Roma, 13 luglio 2023 – Attori e sceneggiatori a mano a mano contro l’industria cinematografica. Non c’è intesa sul contratto collettivo tra gli studios (rappresentati dalla AMPTP) e i rispettivi sindacati (WGA e SAG-AFTRA), e uno sciopero congiunto, quasi impensabile fino a poco fa, avrà conseguenze imprevedibili.
Le richieste dei sindacati
Il sindacato degli attori di Hollywood, la SAG-AFTRA, conta 160mila artisti, i quali presentano richieste che in certi casi si avvicinano a quelle degli sceneggiatori della WGA. In particolare, i sindacati si battono per un nuovo sistema di calcolo dei diritti d’autore che tenga conto della diversa distribuzione dei prodotti nel contesto mediatico attuale, soprattutto per quanto riguarda le piattaforme di streaming. Un secondo obiettivo, inoltre, è ottenere un regolamento più chiaro dell’uso dell’intelligenza artificiale che rappresenta una notevole minaccia alle opere artistiche.
Il nodo dello streaming
Il sistema di calcolo precedente è stato reso obsoleto dai servizi di streaming, in quanto si basava sulle repliche. Ogni volta che un prodotto cinematografico veniva comparata da un canale, una percentuale del prezzo andava agli aventi diritto. Ora su Internet il concetto di replica ha sostanzialmente perso il suo significato, in quanto tutto è disponibile sempre, riducendo sensibilmente le entrate annuali derivanti dal diritto d’autore. La proposta della SAG-AFTRA, quindi, prevede un calcolo basato sul successo delle singole produzioni, misurato tramite gli ascolti e le visualizzazioni. Secondo diversi produttori cinematografici che hanno parlato alla stampa in modo anonimo, gli studios stanno cercando di entrare in una sorta di guerra di logoramento, ‘affamando’ gli sceneggiatori e di conseguenza indebolendo ulteriormente una categoria che era già in una condizione di precarietà. I salari non stanno al passo con l’aumento del costo della vita a Los Angeles, spingendo molti sceneggiatori non famosi a lasciare la città o persino la professione.
Quanto guadagnano gli attori dalle repliche
Quello che un attore guadagna dalle repliche può variare da zero a milioni di dollari in base a molteplici fattori: il contratto in essere durante la produzione, il tempo trascorso sul set, il tipo di produzione, il mercato di riferimento, che si tratti di televisione, DVD, pay tv o via cavo, e così via. Naturalmente, conta anche il ruolo dell’attore. Solo gli interpreti principali che lavorano con contratti SAG ricevono le cosiddette royalties (insieme agli stuntmen, registi e scrittori), gli attori secondari, invece, non prendono gli assegni residui.

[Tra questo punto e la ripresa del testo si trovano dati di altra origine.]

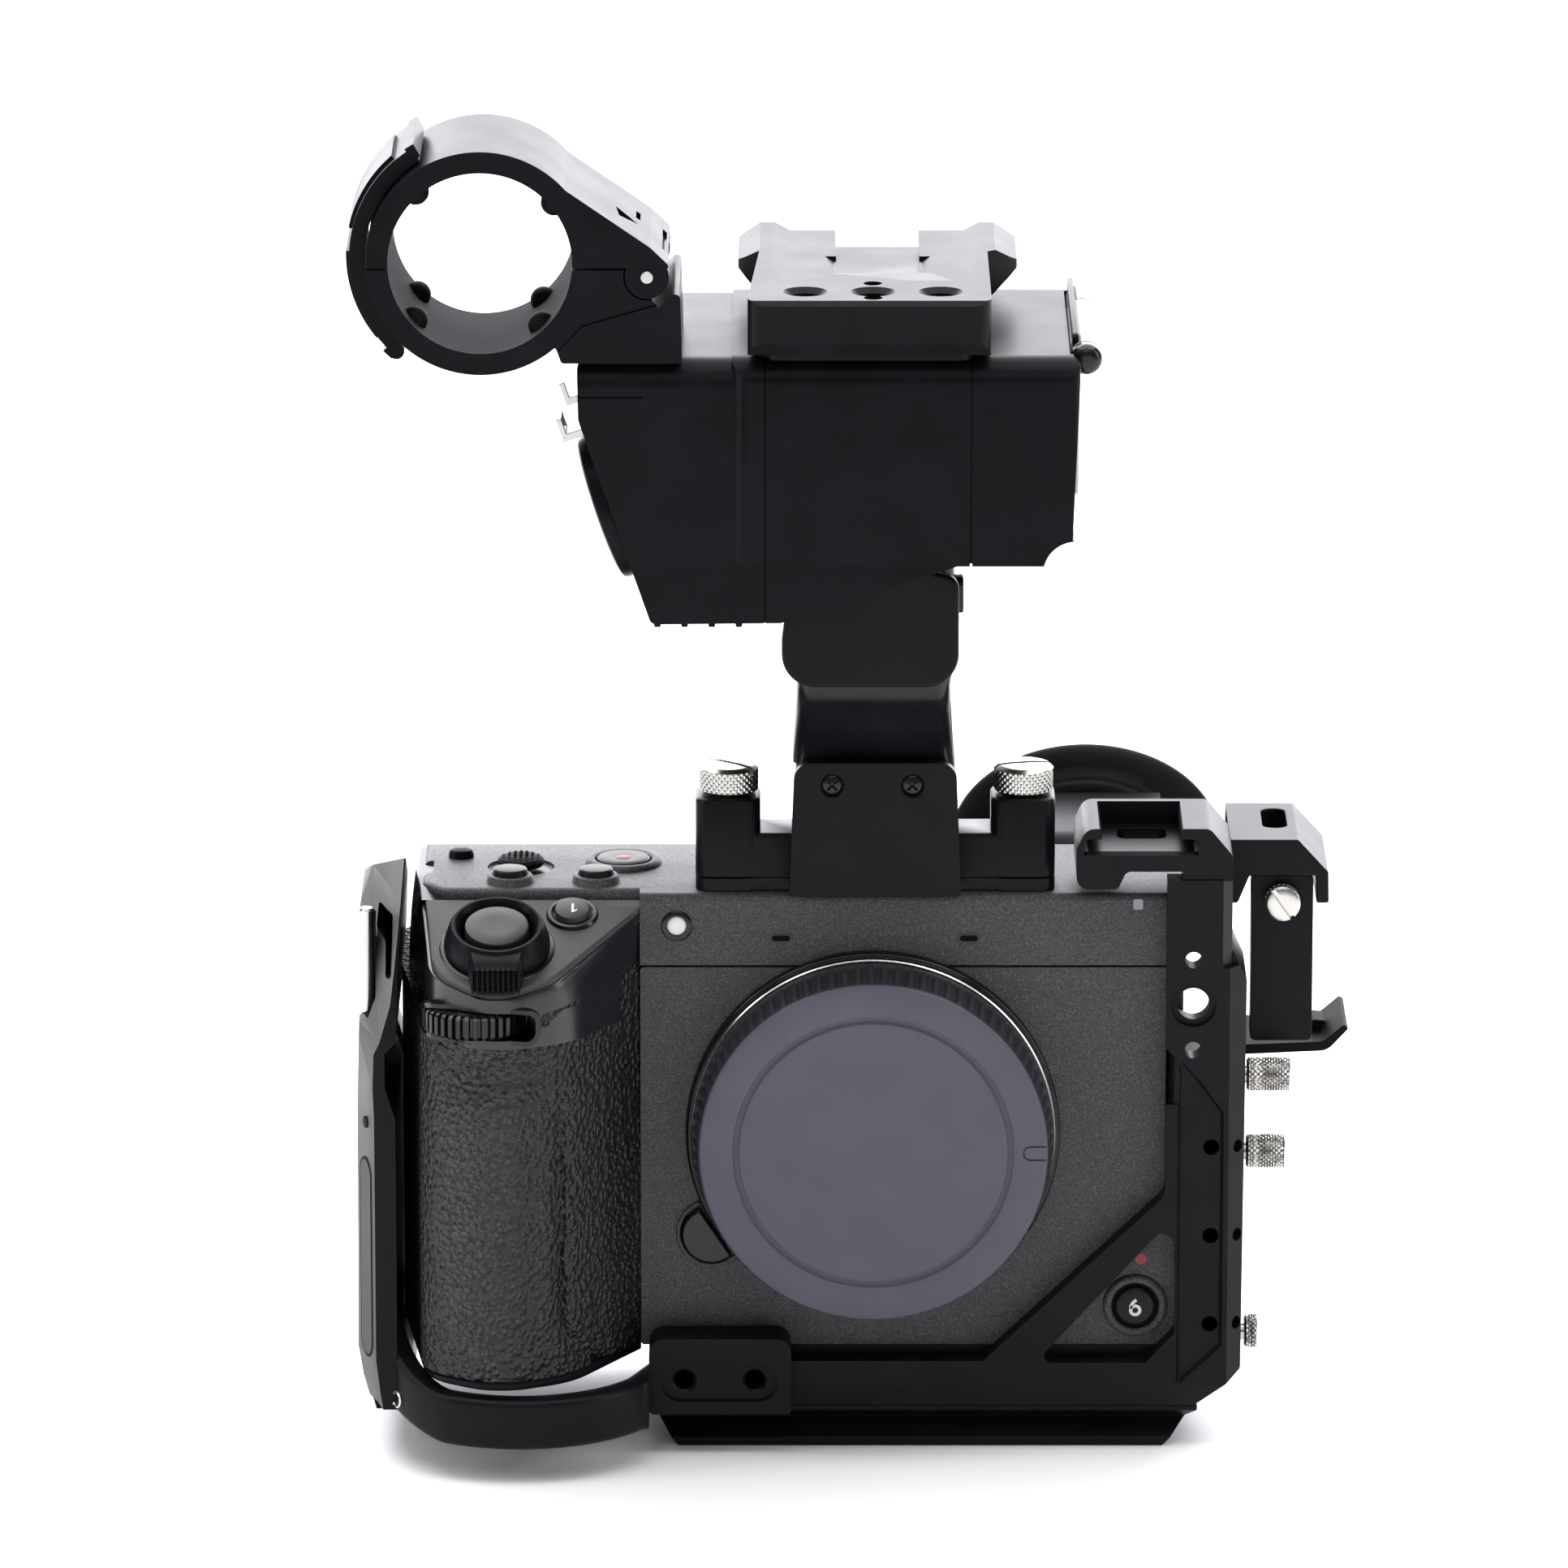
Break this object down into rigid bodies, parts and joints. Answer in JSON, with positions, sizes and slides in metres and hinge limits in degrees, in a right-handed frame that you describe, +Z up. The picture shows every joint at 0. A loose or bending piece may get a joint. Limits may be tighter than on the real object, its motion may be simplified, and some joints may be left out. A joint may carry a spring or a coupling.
{
  "type": "cinema camera rig",
  "caption": "Cinema camera body with side grip in a half cage, with a dovetail base, top handle, audio input module, accessory plate and hinged microphone clamp.",
  "frame": {"origin": "mouth of the quarter inch tripod thread in the underside of the dovetail base, under the lens axis", "axes": "+Z up, -Y the way the lens looks, +X towards the side with the ports (right, seen from the front)"},
  "size_m": [0.1651, 0.142, 0.2254],
  "materials": {
    "cage_metal": "satin black anodised, fine blasted grain",
    "body_paint": "matt dark grey paint with fine sparkle",
    "black_plastic": "satin moulded black",
    "gloss_black": "semi gloss black, very fine texture",
    "leather": "black grained leatherette",
    "rubber": "soft matt black",
    "nickel": "nickel plated, knurled",
    "cap_plastic": "fine matt moulded grey",
    "lamp": "milky lens",
    "clear_plastic": "smoky clear plastic",
    "circuit": "lacquered board"
  },
  "bodies": {
    "rig": {"dovetail_plate": "cage_metal", "cage_base": "cage_metal", "cage_side": "cage_metal", "cage_strut": "cage_metal", "cage_shoe": "cage_metal", "guard_band": "cage_metal", "guard_upright": "cage_metal", "clamp_arm": "cage_metal", "handle_foot": "cage_metal", "foot_cover": "cage_metal", "handle_screws": "cage_metal", "handle_neck": "cage_metal", "top_plate": "cage_metal", "front_cover": "body_paint", "top_cover": "body_paint", "rear_cover": "body_paint", "grip_core": "black_plastic", "battery": "black_plastic", "xlr_housing": "black_plastic", "xlr_side": "black_plastic", "xlr_jacks": "black_plastic", "mic_base": "black_plastic", "grip_bar": "black_plastic", "grip_top": "gloss_black", "grip_skin": "leather", "strap_pin": "nickel", "lens_mount": "nickel", "mic_pin": "nickel", "tally_lamp": "lamp", "sensor_assembly": "circuit"},
    "thumbscrew_left": {"thumbscrew_left": "nickel"},
    "thumbscrew_right": {"thumbscrew_right": "nickel"},
    "knob_upper": {"side_knob_upper": "nickel"},
    "knob_lower": {"side_knob_lower": "nickel"},
    "lock_screw": {"cage_lock_screw": "nickel"},
    "cable_clamp": {"clamp_bar": "cage_metal"},
    "cable_screw": {"clamp_screw": "nickel"},
    "dial": {"front_dial": "black_plastic"},
    "wheel": {"rear_wheel": "black_plastic"},
    "zoom": {"zoom_lever": "black_plastic"},
    "shutter": {"shutter_button": "black_plastic"},
    "custom": {"custom_button": "black_plastic"},
    "iso": {"iso_button": "black_plastic"},
    "wb": {"wb_button": "black_plastic"},
    "rec": {"rec_button": "black_plastic"},
    "stick": {"joystick": "black_plastic"},
    "power": {"power_switch": "black_plastic"},
    "front_rec": {"front_rec_button": "black_plastic"},
    "release": {"lens_release": "black_plastic"},
    "cap": {"body_cap": "cap_plastic"},
    "screen": {"lcd_panel": "black_plastic"},
    "finder": {"evf_body": "black_plastic", "evf_eyecup": "rubber"},
    "ports": {"port_door": "body_paint"},
    "battery_lid": {"battery_door": "black_plastic"},
    "mic_lid": {"mic_upper": "black_plastic"},
    "latch": {"mic_latch": "black_plastic"},
    "audio_lid": {"audio_cover": "clear_plastic"},
    "levels": {"level_dials": "black_plastic"},
    "tabs": {"xlr_tabs": "nickel"}
  },
  "joints": [
    {"name": "thumbscrew_left_turn", "type": "hinge", "parent": "rig", "child": "thumbscrew_left", "pos_m": [-0.0238, -0.017, 0.112], "axis": [0, 0, 1], "continuous": true},
    {"name": "thumbscrew_right_turn", "type": "hinge", "parent": "rig", "child": "thumbscrew_right", "pos_m": [0.0248, -0.017, 0.112], "axis": [0, 0, 1], "continuous": true},
    {"name": "knob_upper_turn", "type": "hinge", "parent": "rig", "child": "knob_upper", "pos_m": [0.064, -0.017, 0.0619], "axis": [1, 0, 0], "continuous": true},
    {"name": "knob_lower_turn", "type": "hinge", "parent": "rig", "child": "knob_lower", "pos_m": [0.064, -0.017, 0.0486], "axis": [1, 0, 0], "continuous": true},
    {"name": "lock_screw_turn", "type": "hinge", "parent": "rig", "child": "lock_screw", "pos_m": [0.064, -0.017, 0.0172], "axis": [1, 0, 0], "continuous": true},
    {"name": "cable_clamp_slide", "type": "slide", "parent": "rig", "child": "cable_clamp", "axis": [0, 0, -1], "range_m": [0, 0.008]},
    {"name": "cable_screw_turn", "type": "hinge", "parent": "cable_clamp", "child": "cable_screw", "pos_m": [0.068, -0.01, 0.09], "axis": [0, 1, 0], "continuous": true},
    {"name": "dial_turn", "type": "hinge", "parent": "rig", "child": "dial", "pos_m": [-0.0653, -0.0385, 0.0782], "axis": [0, 0, 1], "continuous": true},
    {"name": "wheel_turn", "type": "hinge", "parent": "rig", "child": "wheel", "pos_m": [-0.057, 0.024, 0.046], "axis": [0, 1, 0], "continuous": true},
    {"name": "zoom_turn", "type": "hinge", "parent": "rig", "child": "zoom", "pos_m": [-0.0618, -0.0337, 0.08832], "axis": [0, -0.3714, 0.9285], "range_deg": [-20, 20], "stiffness_Nm_per_rad": 0.02},
    {"name": "shutter_press", "type": "slide", "parent": "rig", "child": "shutter", "axis": [0, 0.3714, -0.9285], "range_m": [0, 0.001], "stiffness_N_per_m": 250},
    {"name": "custom_press", "type": "slide", "parent": "rig", "child": "custom", "axis": [0, 0.3714, -0.9285], "range_m": [0, 0.0008], "stiffness_N_per_m": 250},
    {"name": "iso_press", "type": "slide", "parent": "rig", "child": "iso", "axis": [0, 0, -1], "range_m": [0, 0.0008], "stiffness_N_per_m": 250},
    {"name": "wb_press", "type": "slide", "parent": "rig", "child": "wb", "axis": [0, 0, -1], "range_m": [0, 0.0008], "stiffness_N_per_m": 250},
    {"name": "rec_press", "type": "slide", "parent": "rig", "child": "rec", "axis": [0, 0, -1], "range_m": [0, 0.0007], "stiffness_N_per_m": 250},
    {"name": "stick_tilt", "type": "hinge", "parent": "rig", "child": "stick", "pos_m": [-0.0584, -0.0068, 0.0938], "axis": [1, 0, 0], "range_deg": [-6, 6], "stiffness_Nm_per_rad": 0.02},
    {"name": "power_slide", "type": "slide", "parent": "rig", "child": "power", "axis": [0, 1, 0], "range_m": [0, 0.0048]},
    {"name": "front_rec_press", "type": "slide", "parent": "rig", "child": "front_rec", "axis": [0, 1, 0], "range_m": [0, 0.0008], "stiffness_N_per_m": 250},
    {"name": "release_press", "type": "slide", "parent": "rig", "child": "release", "axis": [0, 1, 0], "range_m": [0, 0.0014], "stiffness_N_per_m": 250},
    {"name": "cap_turn", "type": "hinge", "parent": "rig", "child": "cap", "pos_m": [0, -0.03, 0.0542], "axis": [0, 1, 0], "range_deg": [0, 55]},
    {"name": "screen_swing", "type": "hinge", "parent": "rig", "child": "screen", "pos_m": [0.0496, 0.0274, 0.042], "axis": [0, 0, -1], "range_deg": [0, 176]},
    {"name": "finder_tilt", "type": "hinge", "parent": "rig", "child": "finder", "pos_m": [0.0368, 0.021, 0.087], "axis": [1, 0, 0], "range_deg": [0, 90]},
    {"name": "ports_open", "type": "hinge", "parent": "rig", "child": "ports", "pos_m": [0.0528, 0.005, 0.0624], "axis": [0, 1, 0], "range_deg": [0, 75]},
    {"name": "battery_lid_open", "type": "hinge", "parent": "rig", "child": "battery_lid", "pos_m": [-0.0475, -0.009, 0.01575], "axis": [0, -1, 0], "range_deg": [0, 85]},
    {"name": "mic_lid_open", "type": "hinge", "parent": "rig", "child": "mic_lid", "pos_m": [-0.0367, -0.035, 0.2047], "axis": [0, 1, 0], "range_deg": [0, 50]},
    {"name": "latch_swing", "type": "hinge", "parent": "rig", "child": "latch", "pos_m": [-0.0771, -0.035, 0.1916], "axis": [0, 1, 0], "range_deg": [-75, 0]},
    {"name": "audio_lid_open", "type": "hinge", "parent": "rig", "child": "audio_lid", "pos_m": [0.0341, -0.022, 0.1897], "axis": [0, -1, 0], "range_deg": [0, 110]},
    {"name": "levels_turn", "type": "hinge", "parent": "rig", "child": "levels", "pos_m": [0.0268, -0.022, 0.177], "axis": [0, 1, 0], "range_deg": [0, 270]},
    {"name": "tabs_press", "type": "slide", "parent": "rig", "child": "tabs", "axis": [0.9446, 0, 0.3281], "range_m": [0, 0.001], "stiffness_N_per_m": 250}
  ],
  "couplings": [
    {"joint": "latch_swing", "follows": "mic_lid_open", "ratio": -1.5}
  ]
}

Gran parte degli artisti non riesce a vivere solo di assegni residui, ma alcune produzioni, soprattutto le serie tv più di successo degli anni ’90, pagano più che bene per le repliche. Un esempio famoso è ‘Friends’, rimessa in onda un numero infinito di volte in tv in tutto il mondo, che paga 20 milioni di dollari all’anno ai protagonisti, pari al 2% degli incassi a testa. Al contrario, gli attori della sitcom statunitense ‘La famiglia Brady’ non guadagnano quasi niente dalle riproduzioni. Eve Plumb, che interpretava Jan Brady nella serie, ha dichiarato a OK! nel 2011 che è un’idea sbagliata comune che il cast è diventato ricchissimo. “Non siamo stati pagati per le repliche dello show per molti anni. Non ci guadagniamo affatto”, ha affermato. Per quanto riguarda i film, invece, la percentuale dovuta dopo le repliche varia dall’1% al 20%.
Malumore anche in Italia
Intanto anche gli attori italiani si sono schierati contro i giganti dello streaming come Netflix. La collecting Artisti 7607 ha deciso di muovere un’azione legale questa primavera per impedire lo sfruttamento senza limiti di film e serie da parte delle piattaforme, dei quali non sono disponibili i dati sulle visualizzazioni, portando a una distorsione nella formulazione dei compensi. La società che tutela gli interessi di migliaia di artisti, fondata da Elio Germano, Neri Marcorè, Claudio Santamaria, Michele Riondino, Alberto Molinari e Carmen Giardina, ha denunciato, come la SAG, “l’inaccettabile chiusura negoziale da parte dei grandi utilizzatori”.